I found that having a good supply of old fashioned terry washers was the best thing to deal with the baby mess. I have around 12 – 15 of them and use one a day. In between meals I give the washer a good rinse out with hot water and leave it on a sunny windowsill to get some UV rays. At the end of the day I toss it in the washing basket.

As for clothes – I also invested in a large stockpile of bibs from The Reject Shop. They aren’t the cutest of bibs but they are big and cover most of the front of the baby. If he was wearing long sleeves I would roll his sleeves up to reduce the mess to a degree.  As H-boy got older I bought a bib that had a scoop in the design that could catch the food that he dropped.
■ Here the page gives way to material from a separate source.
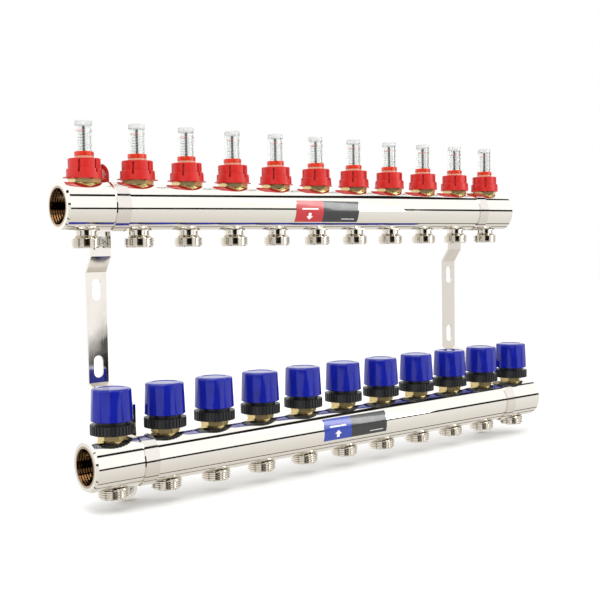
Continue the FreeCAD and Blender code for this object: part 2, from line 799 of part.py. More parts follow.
def bracket_strip():
    """A bent strip: it leaves the wall towards the supply bar and, further, the return bar."""
    supply_back = f"({SUPPLY_Y} + {STRIP_BACK})"
    return_back = f"({RETURN_Y} + {STRIP_BACK})"
    supply_mitre = mitre(supply_back, "size.supply_bend")
    return_mitre = mitre(return_back, "size.return_bend")
    land = "size.wall_land"
    thickness = "size.strip_thickness"
    profile = [
        (supply_back, STRIP_TOP),
        (supply_back, f"{land} + size.supply_bend"),
        ("0", land),
        ("0", f"-{land}"),
        (return_back, f"-{land} - size.return_bend"),
        (return_back, STRIP_BOTTOM),
        (f"{return_back} - {thickness}", STRIP_BOTTOM),
        (f"{return_back} - {thickness}", f"-{land} - size.return_bend - {return_mitre}"),
        (f"-{thickness}", f"-{land} - {return_mitre}"),
        (f"-{thickness}", f"{land} + {supply_mitre}"),
        (f"{supply_back} - {thickness}", f"{land} + size.supply_bend + {supply_mitre}"),
        (f"{supply_back} - {thickness}", STRIP_TOP),
    ]
    body = doc.addObject("PartDesign::Body", "bracket_bend")
    sketch = outline_sketch(body, "bracket_profile", "YZ_Plane", profile)
    pad = body.newObject("PartDesign::Pad", "bracket_width")
    pad.Profile = sketch
    pad.Midplane = True
    pad.setExpression("Length", "size.strip_width")
    return body


def through_hole(name, radius, z):
    """A drill along Y through the whole depth of a bracket."""
    return cylinder(name, radius, DEPTH, y=f"-{DEPTH} / 2", z=z, axis="Y")


DEPTH = "(4 * (size.wall_distance + size.bar_stagger))"


def wall_bracket():
    """A bracket with round ends, two wall slots and a pair of clamp holes at each bar."""
    radius = "size.strip_width / 2"
    face = block(
        "bracket_face", "size.strip_width", DEPTH,
        f"{STRIP_TOP} - {STRIP_BOTTOM} - size.strip_width", z=f"{STRIP_BOTTOM} + {radius}")
    ends = [
        through_hole("bracket_round_top", radius, f"{STRIP_TOP} - {radius}"),
        through_hole("bracket_round_bottom", radius, f"{STRIP_BOTTOM} + {radius}"),
    ]
    blank = common("bracket_blank", bracket_strip(), fuse("bracket_outline", face, *ends))
    tools = []
    for side in ("+", "-"):
        half = "(size.slot_length - size.slot_width) / 2"
        centre = f"{side} size.slot_spacing / 2"
        middle = block(
            f"slot_middle_{len(tools)}", "size.slot_width", DEPTH, f"2 * {half}", z=f"0 {centre} - {half}")
        upper = through_hole(f"slot_upper_{len(tools)}", "size.slot_width / 2", f"0 {centre} + {half}")
        lower = through_hole(f"slot_lower_{len(tools)}", "size.slot_width / 2", f"0 {centre} - {half}")
        tools.append(fuse(f"slot_{len(tools)}", middle, upper, lower))
    for bar_z in (SUPPLY_Z, RETURN_Z):
        for side in ("+", "-"):
            tools.append(through_hole(
                f"clamp_hole_{len(tools)}", "size.screw_diameter / 2 + size.screw_clearance",
                f"{bar_z} {side} size.clamp_hole_offset"))
    return cut("wall_bracket", blank, *tools)


bracket_master = wall_bracket()
node_of_group("wall_brackets", *[
    copy_of(bracket_master, f"wall_bracket_{side}", f"{sign}{BRACKET_X}", "0", "0")
    for side, sign in (("left", "-"), ("right", "+"))
])


# ---------------------------------------------------------------- clamps and their fasteners
def bar_clamp():
    """A clamp strap: it wraps the front of a bar and turns out into two ears."""
    wide = "size.clamp_width"
    outer_radius = f"({BAR_RADIUS} + size.clamp_thickness)"
    outer_flat = f"({FLAT} + size.clamp_thickness)"
    ring = cylinder("clamp_ring", outer_radius, wide, x=f"-{wide} / 2", axis="X")
    ring_slab = block("clamp_slab", wide, f"2 * {outer_radius}", f"2 * {outer_flat}", z=f"-{outer_flat}")
    arms = block(
        "clamp_arms", wide, STRIP_FRONT, f"2 * {outer_flat}", y=f"{STRIP_FRONT} / 2", z=f"-{outer_flat}")
    ears = block(
        "clamp_ears", wide, "size.clamp_thickness", "2 * size.clamp_reach",
        y=f"{STRIP_FRONT} - size.clamp_thickness / 2", z="-size.clamp_reach")
    bore = cylinder("clamp_bore", BAR_RADIUS, wide, x=f"-{wide} / 2", axis="X")
    bore_slab = block("clamp_bore_slab", wide, "size.bar_diameter", "size.bar_flats", z=f"-{FLAT}")
    gap = block(
        "clamp_gap", wide, f"{STRIP_FRONT} + 1", "size.bar_flats",
        y=f"({STRIP_FRONT} + 1) / 2", z=f"-{FLAT}")
    holes = [
        cylinder(
            f"clamp_ear_hole_{place}", "size.screw_diameter / 2 + size.screw_clearance",
            "2 * size.clamp_thickness", y=f"{STRIP_FRONT} - 1.5 * size.clamp_thickness",
            z=f"{sign}size.clamp_hole_offset", axis="Y")
        for place, sign in (("upper", "+"), ("lower", "-"))
    ]
    outside = fuse("clamp_outside", common("clamp_round", ring, ring_slab), arms, ears)
    inside = fuse("clamp_inside", common("clamp_round_bore", bore, bore_slab), gap)
    return cut("bar_clamp", outside, inside, *holes)


def at_each_clamp(master, offsets=("0",)):
    """Copies of a master piece at both brackets on both bars, at heights from the bar's axis."""
    copies = []
    for y, z in ((SUPPLY_Y, SUPPLY_Z), (RETURN_Y, RETURN_Z)):
        for sign in ("-", "+"):
            for offset in offsets:
                name = f"{master.Name}_{len(copies) + 1}"
                copies.append(copy_of(master, name, f"{sign}{BRACKET_X}", y, f"{z} + {offset}"))
    return copies


SCREW_OFFSETS = ("size.clamp_hole_offset", "(-size.clamp_hole_offset)")
NUT_FRONT = STRIP_BACK


def clamp_screw():
    """A pan-head screw with a cross recess, its head against the clamp's ear."""
    seat = f"({STRIP_FRONT} - size.clamp_thickness)"
    head = cylinder(
        "screw_head", "size.screw_head / 2", "size.screw_head_height",
        y=f"{seat} - size.screw_head_height", axis="Y")
    shank_length = f"({NUT_FRONT} + size.clamp_nut_height + size.screw_tail - {seat})"
    shank = cylinder("screw_shank", "size.screw_diameter / 2", shank_length, y=seat, axis="Y")
    across = block(
        "recess_across", "size.screw_head / 2", "size.screw_recess", "size.screw_recess",
        y=f"{seat} - size.screw_head_height + size.screw_recess / 2", z="-size.screw_recess / 2")
    upright = block(
        "recess_upright", "size.screw_recess", "size.screw_recess", "size.screw_head / 2",
        y=f"{seat} - size.screw_head_height + size.screw_recess / 2", z="-size.screw_head / 4")
    return cut("clamp_screw", fuse("screw_blank", head, shank), across, upright)


def clamp_nut():
    """A hexagon nut behind the bracket strip."""
    blank = hexagon(
        "nut_blank", "size.clamp_nut_width", "size.clamp_nut_height", y=NUT_FRONT, axis="Y")
    hole = cylinder(
        "nut_hole", "size.screw_diameter / 2 + size.port_clearance", "size.clamp_nut_height",
        y=NUT_FRONT, axis="Y")
    return cut("clamp_nut", blank, hole)


node_of_group("bar_clamps", *at_each_clamp(bar_clamp()))
node_of_group("clamp_screws", *at_each_clamp(clamp_screw(), SCREW_OFFSETS))
node_of_group("clamp_nuts", *at_each_clamp(clamp_nut(), SCREW_OFFSETS))


# ---------------------------------------------------------------- labels
def label(name, y, z, tilt):
    """A thin film round the front of a bar, turned a little up or down from level."""
    start = "-size.label_length / 2 - size.label_offset"
    outer = cylinder(f"{name}_outside", f"{BAR_RADIUS} + size.label_thickness", "size.label_length")
    inner = cylinder(f"{name}_inside", BAR_RADIUS, "size.label_length")
    for solid in (outer, inner):
        solid.setExpression("Angle", "size.label_sweep")
    film = cut(f"{name}_film", outer, inner)
    # The film's arc starts at the cylinder's own X, which the placement turns to the bar's front.
    turn = Rotation(Vector(1, 0, 0), value(tilt)) * Rotation(Vector(0, 1, 0), 90)
    sweep = Rotation(Vector(0, 0, 1), -90 - value("size.label_sweep") / 2)
    placed = group(name, film)
    placed.Placement = Placement(Vector(), turn * sweep)
    placed.setExpression("Placement.Base.x", start)
    placed.setExpression("Placement.Base.y", y)
    placed.setExpression("Placement.Base.z", z)
    nodes[name] = placed


label("supply_label", SUPPLY_Y, SUPPLY_Z, "size.label_tilt")
label("return_label", RETURN_Y, RETURN_Z, "-size.label_tilt")

# ---------------------------------------------------------------- checks and export
doc.recompute()
for item in doc.Objects:
    if "Invalid" in item.State or "Error" in item.State:
        raise RuntimeError(f"{item.Name} failed: {item.State}")
for name, piece in nodes.items():
    piece.Label = name
    if piece.Shape.isNull() or not piece.Shape.isValid() or not piece.Shape.Solids:
        raise RuntimeError(f"{name} has no valid solid")
for name, piece in nodes.items():
    piece.Shape.exportStep(f"parts/{name}.step")
    print(f"{name}: {len(piece.Shape.Solids)} solids, {piece.Shape.Volume:.0f} mm3")
print(f"{len(nodes)} nodes")
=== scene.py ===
"""Looks for an underfloor heating manifold: two plated bars with meters above and hand caps below.

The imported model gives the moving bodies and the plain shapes. This script dresses them, and builds
again the pieces that need a finer shape: hexagons, sight glasses, indicators, hand caps and labels.
Lengths are in metres, and heights called "above the flat" start at the top flat of a bar.
"""

import logging
import math
from dataclasses import dataclass, replace
from enum import Enum
from typing import Any, Callable, Iterable, Optional, Sequence

import bmesh
import bpy
from mathutils import Matrix, Vector

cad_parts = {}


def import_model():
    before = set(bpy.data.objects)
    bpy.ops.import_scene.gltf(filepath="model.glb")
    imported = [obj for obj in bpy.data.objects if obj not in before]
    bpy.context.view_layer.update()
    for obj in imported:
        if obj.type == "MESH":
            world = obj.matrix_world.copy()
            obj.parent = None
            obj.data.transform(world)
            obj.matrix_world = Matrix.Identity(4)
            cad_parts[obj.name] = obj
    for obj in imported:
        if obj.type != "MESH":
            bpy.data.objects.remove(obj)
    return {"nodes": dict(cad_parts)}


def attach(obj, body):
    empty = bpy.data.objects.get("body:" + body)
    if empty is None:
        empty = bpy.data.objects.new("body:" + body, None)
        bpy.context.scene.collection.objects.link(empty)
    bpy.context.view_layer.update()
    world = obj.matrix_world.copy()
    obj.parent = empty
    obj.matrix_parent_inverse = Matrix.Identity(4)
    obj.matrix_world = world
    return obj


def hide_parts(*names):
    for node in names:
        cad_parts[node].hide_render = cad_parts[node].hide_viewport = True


log = logging.getLogger("manifold")

MM = 0.001
CIRCUITS = 11
OUTLET_PITCH = 50 * MM
BAR_RADIUS = 21.5 * MM
FLAT = 19.5 * MM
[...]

I found this to be great with H-boy but it didn’t work so well for baby B – he was more interested in playing with the bib! The smock style bibs like in the picture above are great at keeping the clothes clean but I found the bib itself was difficult to clean.

I guess that depending on the menu you need to be prepared for a certain number of clothing changes. I would tend to feed them breakfast while they were still in their PJ’s, be prepared for a change after lunch and then not have a bath until after dinner.

The floor and the high chair were bigger issues for me than the baby when it came to the mess.

Initially I had a hard time coming to terms with the fact that I was going to need to sweep and sometimes scrub the floor after every single meal. But I learnt pretty fast that weetbix set like rock when they dry on the floor and are much harder to deal with so it is easier just to leave bub in the high chair while you give the floor under him a quick wipe over. Needless to say having the high chair over tiles or wooden floors makes cleaning up a lot easier. If you had carpet I would suggest buying a large thick plastic sheet to put under the table. It is truly amazing the distance that babies can make some of that food travel!

If you are planning on taking the baby led solids route then ensure that you choose a high chair that is easy to wipe down. No fabric and minimal nooks and crannies is ideal because they really do take a beating in terms of food debris. I would normally wipe down the high chair with cleaning spray and a cloth after each meal. Occasionally I needed to take the whole tray off and wash it with soapy water – this was usually after we had food that had a tomato based sauce.

There is something amazing in the fact that you can’t get the red pasta sauce colour out of the high chair tray when you wash it in soapy water and yet when you come out the next morning it is bright and white again. We have a high chair with woven straps and these can get quite grubby. I give them a wipe down each day and every few weeks I chuck them in the dishwasher for a thorough clean.

Don’t be put off by the mess!

Baby Led Solids is fun for both you and the baby so don’t be put off by the thought of the mess. It is so tactile and a lovely sensory experience for the baby that the mess is entirely worth it. Just remember:

  • Schedule bath time for after dinner
  • Use terry washers to clean up the baby
  • Choose bibs that cover a large portion of the baby’s clothing
  • Choose a basic highchair with nowhere for the food to hide that is easy to clean
  • Get used to the idea of cleaning up straight after the meal is finished

and remember – getting messy is half the fun!

namaste

Andjxx

::Daily Meditation:: Practice mindfulness when you are doing a mundane task like the washing up or the ironing.

2 Comments

  1. I remember these times ooh to well, great post!!

    • It’s messy and hard for someone who is a bit of a perfectionist to deal with but once you know all the tricks it’s not so bad. Love your blog.